Evan Anders comments on Examining Language Model Performance with Reconstructed Activations using Sparse Autoencoders

Evan Anders 28 Feb 2024 17:02 UTC
1 point
0
After seeing this comment, if I were to re-write this post, maybe it would have been better to use the KL Divergence over the simple $Δ$ CE metric that I used. I think they’re subtly different.
Per the TL implementation for CE, I’m calculating: CE $_{j}$ = $\frac{1}{N} \sum_{i} ln p_{i j}$ where $i$ is the batch dimension and $j$ is context position.
So $Δ$ CE $_{j}$ = $\frac{1}{N} \sum_{i} (ln q_{i j} - ln p_{i j})$ for $p_{i j}$ the baseline probability and $q_{i j}$ the patched probability.
So this is missing a factor of $p_{i j}$ to be the true KL divergence.
- Joseph Miller 28 Feb 2024 20:09 UTC
  3 points
  1
  Parent
  I think it is the same.
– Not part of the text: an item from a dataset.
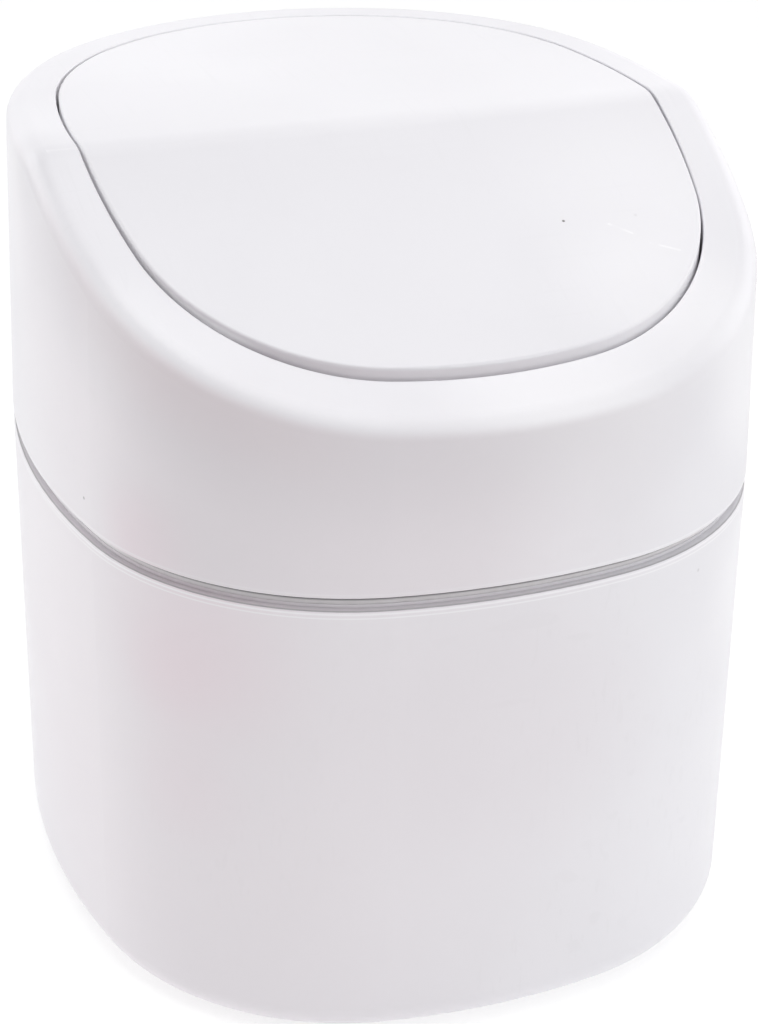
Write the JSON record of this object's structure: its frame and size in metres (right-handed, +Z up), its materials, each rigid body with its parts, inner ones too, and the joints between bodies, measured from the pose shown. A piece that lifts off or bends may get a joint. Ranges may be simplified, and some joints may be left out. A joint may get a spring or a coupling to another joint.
{
  "type": "countertop trash can",
  "caption": "Countertop trash can: rounded-square tub, bag ring and sloping housing with a flap that swings in at the front and closes by its own weight.",
  "frame": {"origin": "middle of the footprint, on the surface that the feet stand on", "axes": "+X to the bin's right, along the flap's pivot axis; +Y to the rear, so the sloping front faces -Y; +Z up"},
  "size_m": [0.13, 0.1492, 0.148],
  "materials": {
    "white_shell": "fine satin white",
    "ring_plastic": "satin white",
    "tray_plastic": "satin white",
    "bush_plastic": "natural",
    "steel": "bright",
    "weight_steel": "rolled",
    "soft_pad": "matt grey"
  },
  "bodies": {
    "base": {"bucket": "white_shell", "foot_front_left": "soft_pad", "foot_front_right": "soft_pad", "foot_rear_left": "soft_pad", "foot_rear_right": "soft_pad"},
    "ring": {"bag_ring": "ring_plastic"},
    "head": {"head_shell": "white_shell", "flap_bush_left": "bush_plastic", "flap_bush_right": "bush_plastic", "stop_pad_left": "soft_pad", "stop_pad_right": "soft_pad"},
    "flap": {"flap_cover": "white_shell", "flap_tray": "tray_plastic", "counterweight": "weight_steel", "flap_pin_left": "steel", "flap_pin_right": "steel", "tray_screws": "steel"}
  },
  "joints": [
    {"name": "ring_lift", "type": "slide", "parent": "base", "child": "ring", "axis": [0, 0, 1], "range_m": [0, 0.04]},
    {"name": "head_lift", "type": "slide", "parent": "ring", "child": "head", "axis": [0, 0, 1], "range_m": [0, 0.06]},
    {"name": "flap_swing", "type": "hinge", "parent": "head", "child": "flap", "pos_m": [0, -0.0042, 0.13698], "axis": [1, 0, 0], "range_deg": [0, 70]}
  ]
}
When training next-token predictors we model the ground truth probability distribution as having probability $1$ for the actual next token and $0$ for all other tokens in the vocab. This is how the cross-entropy loss simplifies to negative log likelihood. You can see that the transformer lens implementation doesn’t match the equation for cross entropy loss because it is using this simplification.
  So the missing factor of $p$ would just be $1$ I think.
  - Evan Anders 28 Feb 2024 22:00 UTC
    3 points
    0
    Parent
    Oh! You’re right, thanks for walking me through that, I hadn’t appreciated that subtlety. Then in response to the first question: yep! $Δ$ CE = KL Divergence.